For too long, he said, UK aid spending had “been treated as some giant cashpoint in the sky that arrives without any reference to UK interests”.
However he pledged DfID’s budget – which at £15bn last year dwarfed the £2.4bn spent by the FCO – would be maintained, with the UK committed to continuing to spend 0.7% of national income on aid projects.
Boris Johnson has wanted to merge the Foreign Office and Department for International Development for years.
He believes that it is wrong to have two arms of UK foreign policy acting independently, and wants more coherence so the UK can speak with one voice on overseas matters.
But critics within the aid sector fear this merger may see more of the money focused on UK national interests and less on poverty reduction. As such, this is a politically controversial move.
Some will see it as a sensible reordering of Whitehall, to ensure joined up policy and more effective aid spending, helping the most vulnerable while also promoting Britain abroad.
Others will see it as a bureaucratic distraction that will potentially weaken the UK’s global reputation as an aid superpower.
In response, Sir Keir said there was “no rationale” for the merger, which he said was being made now to “deflect attention” from the government’s handling of the Covid-19 crisis.
He said DfID had proved one of the UK’s “best performing departments,” and abolishing it represented “the tactics of pure distraction”.
“Abolishing DfID diminishes Britain’s place in the world,” he told MPs.
Asked later on Tuesday whether he would undo the merger if elected PM, he replied: “Yes, we introduced DfID for a reason.
“This was cross-party consensus for many many years that DfID did good work. Of course it should be reinstated.”
Tory MP Andrew Mitchell, who was in charge of DfID between 2010 and 2012, said abolishing the department would be a “quite extraordinary mistake”.
But fellow Conservative Jeremy Hunt, who said he had “wrested with this issue” as a former foreign secretary, said the merger was the “right thing to do”.
Oxfam, which has delivered development projects using money from DfID, said the merger would harm the fight to reduce global poverty.
The charity’s chief executive Danny Sriskandarajah said the move was “scarcely believable” at a time when the world was focused on fighting coronavirus.
“This decision puts politics above the needs of the poorest people and will mean more people around the world will die unnecessarily from hunger and disease.”

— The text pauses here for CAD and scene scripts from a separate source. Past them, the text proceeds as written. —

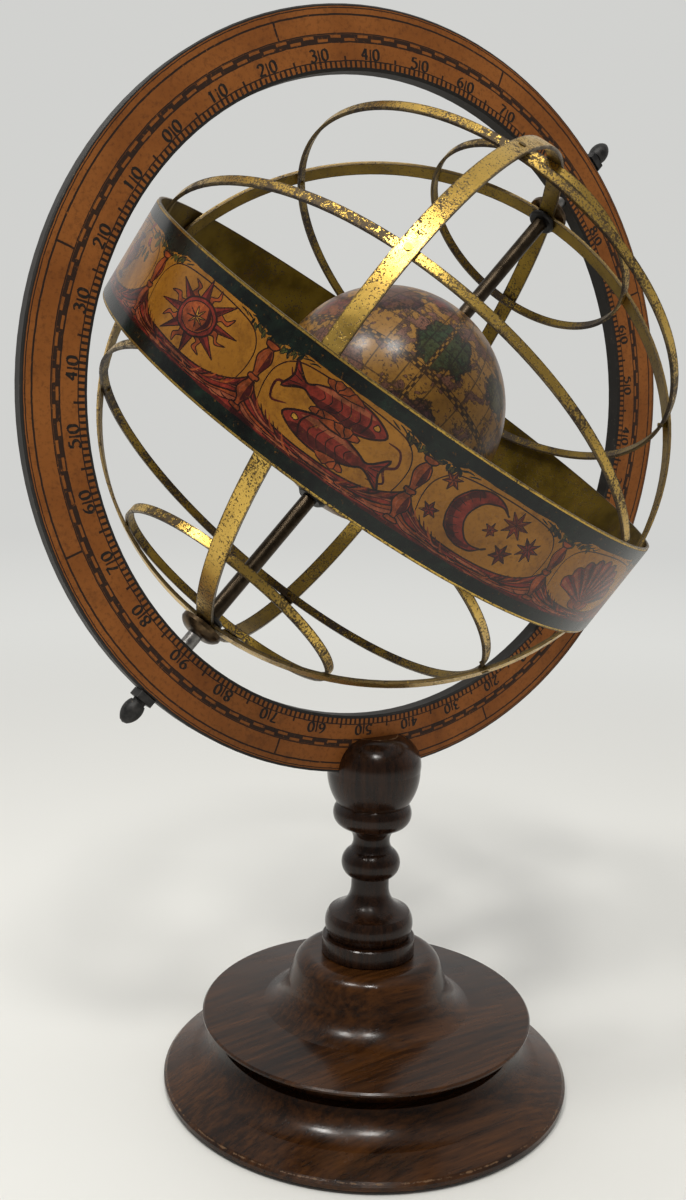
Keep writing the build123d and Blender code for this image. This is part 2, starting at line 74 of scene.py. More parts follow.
class Graph:
    """The nodes of a material or world, with short calls for the ones that repeat."""

    def __init__(self, owner):
        owner.use_nodes = True
        self.tree = owner.node_tree

    def add(self, kind, **settings):
        node = self.tree.nodes.new(kind)
        for key, value in settings.items():
            setattr(node, key, value)
        return node

    def put(self, socket, value):
        if isinstance(value, bpy.types.NodeSocket):
            self.tree.links.new(value, socket)
        elif isinstance(value, (int, float)):
            socket.default_value = value
        else:
            value = tuple(value)
            socket.default_value = value + (1.0,) * (len(socket.default_value) - len(value))

    def filled(self, kind, values, **settings):
        """A new node with values or links on its inputs, which are given by place or name."""
        node = self.add(kind, **settings)
        for key, value in values.items():
            self.put(node.inputs[key], value)
        return node

    def math(self, operation, *values):
        return self.filled("ShaderNodeMath", dict(enumerate(values)), operation=operation).outputs[0]

    def vector(self, operation, *values):
        node = self.filled("ShaderNodeVectorMath", dict(enumerate(values)), operation=operation)
        return node.outputs["Value" if operation in ("DOT_PRODUCT", "LENGTH", "DISTANCE") else "Vector"]

    def scaled(self, vector, scale):
        return self.vector("MULTIPLY", vector, scale)

    def along(self, vector, direction):
        return self.vector("DOT_PRODUCT", vector, direction)

    def joined(self, x=0.0, y=0.0, z=0.0):
        return self.filled("ShaderNodeCombineXYZ", {0: x, 1: y, 2: z}).outputs[0]

    def parts(self, vector):
        return self.filled("ShaderNodeSeparateXYZ", {0: vector}).outputs

    def smooth(self, value, low, high):
        """0 at low and 1 at high, with a soft step between; low may be the larger."""
        ends = (low, high, 0.0, 1.0) if low <= high else (high, low, 1.0, 0.0)
        values = dict(zip(("Value", "From Min", "From Max", "To Min", "To Max"), (value, *ends)))
        return self.filled("ShaderNodeMapRange", values, interpolation_type="SMOOTHSTEP").outputs["Result"]

    def between(self, value, low, high, blur):
        return self.times(self.smooth(value, low - blur, low + blur),
                          self.smooth(value, high + blur, high - blur))

    def chained(self, operation, values):
        result = values[0]
        for value in values[1:]:
            result = self.math(operation, result, value)
        return result

    def plus(self, *values):
        return self.chained("ADD", values)

    def times(self, *values):
        return self.chained("MULTIPLY", values)

    def most(self, *values):
        return self.chained("MAXIMUM", values)

    def minus(self, value, less):
        return self.math("SUBTRACT", value, less)

    def apart(self, a, b):
        return self.math("ABSOLUTE", self.minus(a, b))

    def cycle(self, value, step, shift=40.0):
        """How far the value is through its step, from 0 to 1."""
        return self.math("FRACT", self.plus(self.math("DIVIDE", value, step), shift))

    def squares(self, value, step):
        """0 in the first half of each step and 1 in the second."""
        return self.math("GREATER_THAN", self.cycle(value, step), 0.5)

    def mix(self, factor, a, b):
        return self.filled("ShaderNodeMix", {0: factor, 6: a, 7: b}, data_type="RGBA").outputs[2]

    def blend(self, factor, a, b):
        return self.filled("ShaderNodeMix", {0: factor, 2: a, 3: b}, data_type="FLOAT").outputs[0]

    def seen_straight(self, share, lit, seen):
        """The lit surface, but the seen one in its share where the camera looks right at it."""
        path = self.add("ShaderNodeLightPath").outputs
        straight = self.times(share, self.most(path["Is Camera Ray"], path["Is Transmission Ray"]))
        return self.filled("ShaderNodeMixShader", {0: straight, 1: lit, 2: seen}).outputs[0]


class Shader(Graph):
    """A material under construction, with noises in the frame of the part."""

    def __init__(self, name):
        self.material = bpy.data.materials.new(name)
        super().__init__(self.material)
        self.surface = self.tree.nodes["Principled BSDF"]
        self.point = self.add("ShaderNodeTexCoord").outputs["Object"]

    def from_centre(self):
        return self.vector("SUBTRACT", self.point, CENTRE)

    def noise(self, scale, detail=3.0, roughness=0.55, vector=None, distortion=0.0, colour=False):
        values = {"Vector": self.point if vector is None else vector, "Scale": scale, "Detail": detail,
                  "Roughness": roughness, "Distortion": distortion}
        return self.filled("ShaderNodeTexNoise", values).outputs["Color" if colour else "Fac"]

    def patchy(self, low, high, *noise, **options):
        return self.smooth(self.noise(*noise, **options), low, high)

    def bump(self, height, strength, distance=0.0002):
        values = {"Height": height, "Strength": strength, "Distance": distance}
        return self.filled("ShaderNodeBump", values).outputs[0]

    def finish(self, colour, roughness, normal=None, **inputs):
        self.put(self.surface.inputs["Base Color"], colour)
        self.put(self.surface.inputs["Roughness"], roughness)
        if normal is not None:
            self.put(self.surface.inputs["Normal"], normal)
        for key, value in inputs.items():
            self.put(self.surface.inputs[key.replace("_", " ")], value)
        return self.material


# Wood

PLAIN_TONES = ((0.0080, 0.0028, 0.0010), (0.078, 0.0275, 0.0060))
TURNED_TONES = ((0.0075, 0.0030, 0.0016), (0.040, 0.0155, 0.0060))


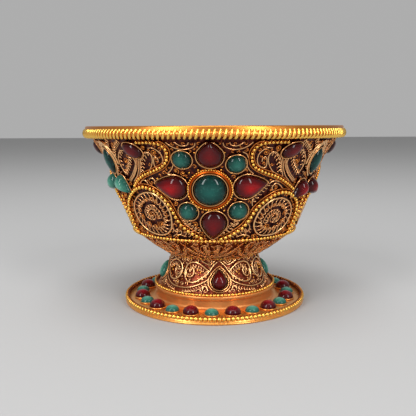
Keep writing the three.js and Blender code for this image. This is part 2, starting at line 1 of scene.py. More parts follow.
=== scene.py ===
# The offering cup's finish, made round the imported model: gilt wire work, bead rows, the twisted rim,
# polished stones and the turned metal under them. Lengths are in metres, with MM for millimetres.
import math

import bpy
import numpy as np
from mathutils import Matrix, Vector
from mathutils.kdtree import KDTree


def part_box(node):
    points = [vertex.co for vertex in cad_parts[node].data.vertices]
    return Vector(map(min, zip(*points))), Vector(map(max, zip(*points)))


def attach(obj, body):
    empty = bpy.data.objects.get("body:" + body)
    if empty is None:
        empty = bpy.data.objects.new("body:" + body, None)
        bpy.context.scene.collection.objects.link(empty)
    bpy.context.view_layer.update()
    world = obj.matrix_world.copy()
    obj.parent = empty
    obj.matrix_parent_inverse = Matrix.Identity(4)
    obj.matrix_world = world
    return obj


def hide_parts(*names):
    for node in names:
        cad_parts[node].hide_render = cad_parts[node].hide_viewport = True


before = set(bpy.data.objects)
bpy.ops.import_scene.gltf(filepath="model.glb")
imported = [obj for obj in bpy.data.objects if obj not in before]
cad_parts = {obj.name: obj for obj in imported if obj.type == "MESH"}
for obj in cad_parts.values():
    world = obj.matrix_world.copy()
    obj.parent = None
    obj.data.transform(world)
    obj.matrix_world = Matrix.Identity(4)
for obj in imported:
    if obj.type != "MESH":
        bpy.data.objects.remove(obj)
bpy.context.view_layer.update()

MM = 0.001

# Levels and radii read from the frame
plate_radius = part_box("foot_plate")[1].x
plate_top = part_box("foot_edge_beads")[0].z
edge_bead_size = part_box("foot_edge_beads")[1].z - plate_top
collar_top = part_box("foot_collar")[1].z
collar_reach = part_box("foot_collar")[1].x
stem_foot_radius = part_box("stem_sleeve")[1].x
cup_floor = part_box("stem_sleeve")[1].z
stem_bead_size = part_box("stem_top_beads")[1].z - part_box("stem_top_beads")[0].z
stem_bead_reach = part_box("stem_top_beads")[1].x
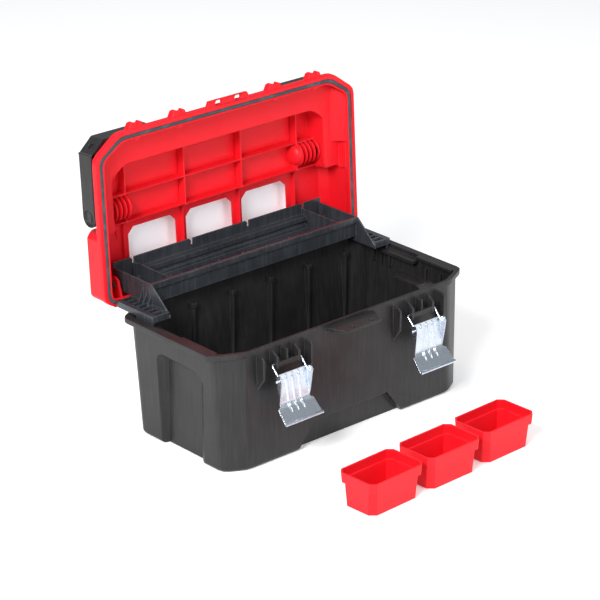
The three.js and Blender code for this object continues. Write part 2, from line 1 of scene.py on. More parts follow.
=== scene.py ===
"""Tool box with a hinged lid, a tray that swings up with it, draw latches and three loose bins.

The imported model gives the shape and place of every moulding. The shells keep that shape and get
rounded edges here, and the pressed, bent and rolled metal, the seal, the pivot caps and the small
moulded details are made here. Metres, +X along the box, -Y to the front, +Z up.
"""

import json
import logging
import math
from dataclasses import dataclass
from enum import Enum
from typing import Callable, Iterable, Sequence

import bmesh
import bpy
from mathutils import Matrix, Vector


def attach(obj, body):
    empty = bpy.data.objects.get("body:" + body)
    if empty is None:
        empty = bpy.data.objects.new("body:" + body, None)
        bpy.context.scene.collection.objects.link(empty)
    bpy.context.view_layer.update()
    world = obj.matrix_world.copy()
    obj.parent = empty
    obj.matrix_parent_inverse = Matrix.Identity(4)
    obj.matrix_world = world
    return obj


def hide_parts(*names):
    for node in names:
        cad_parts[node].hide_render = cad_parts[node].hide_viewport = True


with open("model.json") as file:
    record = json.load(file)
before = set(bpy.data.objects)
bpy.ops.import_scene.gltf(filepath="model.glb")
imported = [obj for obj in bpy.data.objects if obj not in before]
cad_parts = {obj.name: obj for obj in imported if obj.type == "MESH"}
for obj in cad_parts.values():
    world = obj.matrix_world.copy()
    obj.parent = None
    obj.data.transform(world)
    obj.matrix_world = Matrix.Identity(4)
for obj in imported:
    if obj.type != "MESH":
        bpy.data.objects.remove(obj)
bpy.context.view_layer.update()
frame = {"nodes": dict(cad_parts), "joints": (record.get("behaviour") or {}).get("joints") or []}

MM = 0.001
LOG = logging.getLogger("toolbox")

Colour = tuple[float, float, float, float]
Outline = list[tuple[float, float]]
Path = list[Vector]


class Side(Enum):
    """The two ends of the box, by the sign of X."""

    LEFT = -1
    RIGHT = 1

    @property
    def word(self) -> str:
        """The word that this side's pieces carry in their names."""
        return self.name.lower()


class Slot(Enum):
    """The record's material slots."""

    BODY = "black_plastic"
    TRAY = "tray_plastic"
    RED = "red_plastic"
    SEAL = "gasket_rubber"
    ZINC = "zinc_plate"
    PIN = "steel_pin"
    CLEAR = "cloudy_clear"


class Axis(Enum):
    """Which way a prism runs, with the turn that takes (u, v, w) to (x, y, z)."""

    X = Matrix(((0, 0, 1, 0), (1, 0, 0, 0), (0, 1, 0, 0), (0, 0, 0, 1)))
    Y = Matrix(((0, 1, 0, 0), (0, 0, 1, 0), (1, 0, 0, 0), (0, 0, 0, 1)))
    Z = Matrix.Identity(4)


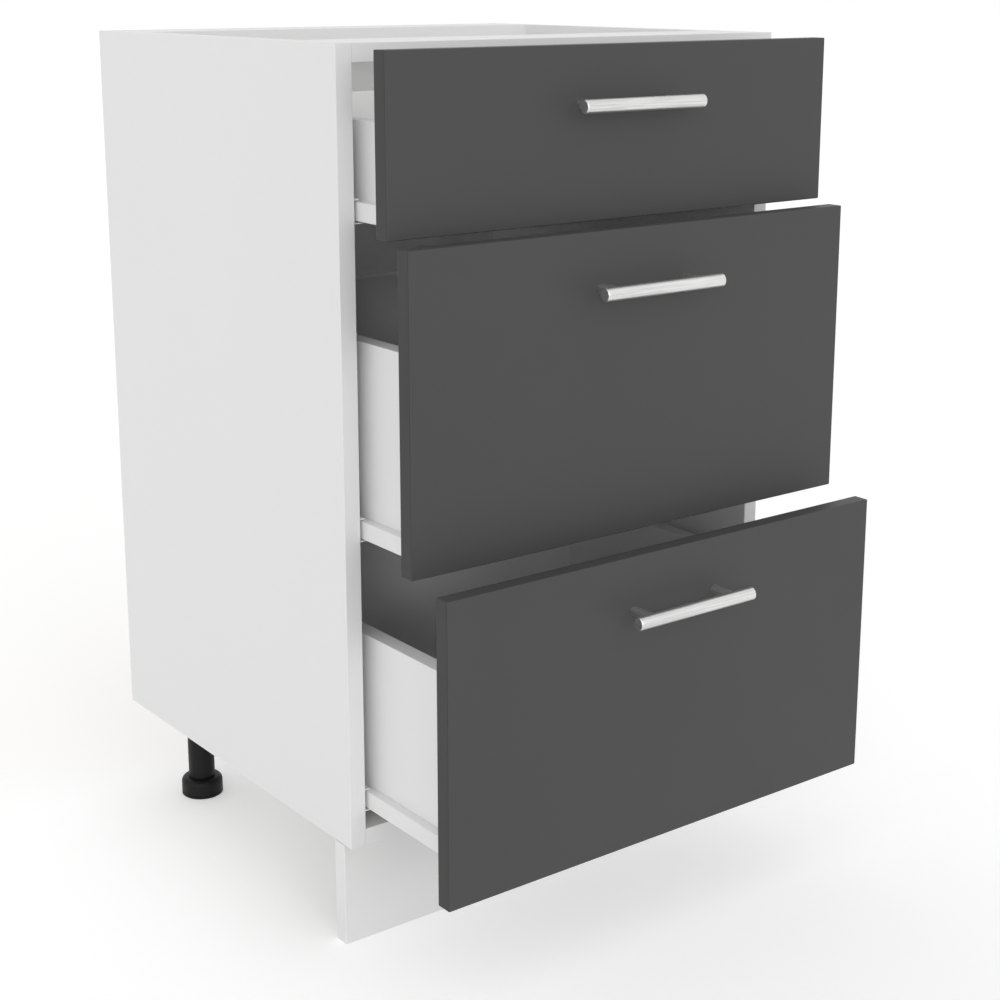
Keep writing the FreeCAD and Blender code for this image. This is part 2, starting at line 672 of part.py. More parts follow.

“The Foreign Office may be excellent at diplomacy, but it has a patchy record of aid delivery and is not as transparent as DfID”, he said.
‘Wrong and regressive’
Former Labour PM Tony Blair – who carved DfID out of the Foreign Office during his time in Downing Street – also called the move “wrong and regressive”.
“The strategic aims of alignment with diplomacy and focus on new areas of strategic interest to Britain could be accomplished without its abolition,” he said.
His successor Gordon Brown said the decision to axe DfID was “sad,” adding it had been “one of the UK’s great international assets.”
SNP Westminster leader Ian Blackford said the move represented the UK “turning its back on the world and to those most in need”.
Acting Liberal Democrat leader Sir Ed Davey said that “confusing” aid objectives with foreign policy decisions was a “massive step backwards”.
History of mergers
The department now known as DfID began life under Harold Wilson’s Labour government in 1964 as the Ministry of Overseas Development (ODM).
It was later merged with the Foreign Office under Ted Heath’s Conservative government in 1970, but was re-established as a separate ministry by Mr Wilson after his return to Downing Street in 1974.
It was re-merged with the Foreign Office again however after the election of Conservative Prime Minister Margaret Thatcher in 1979.
It obtained its current name of the Department for International Development (DfID) in 1997 after the carve-out under Mr Blair.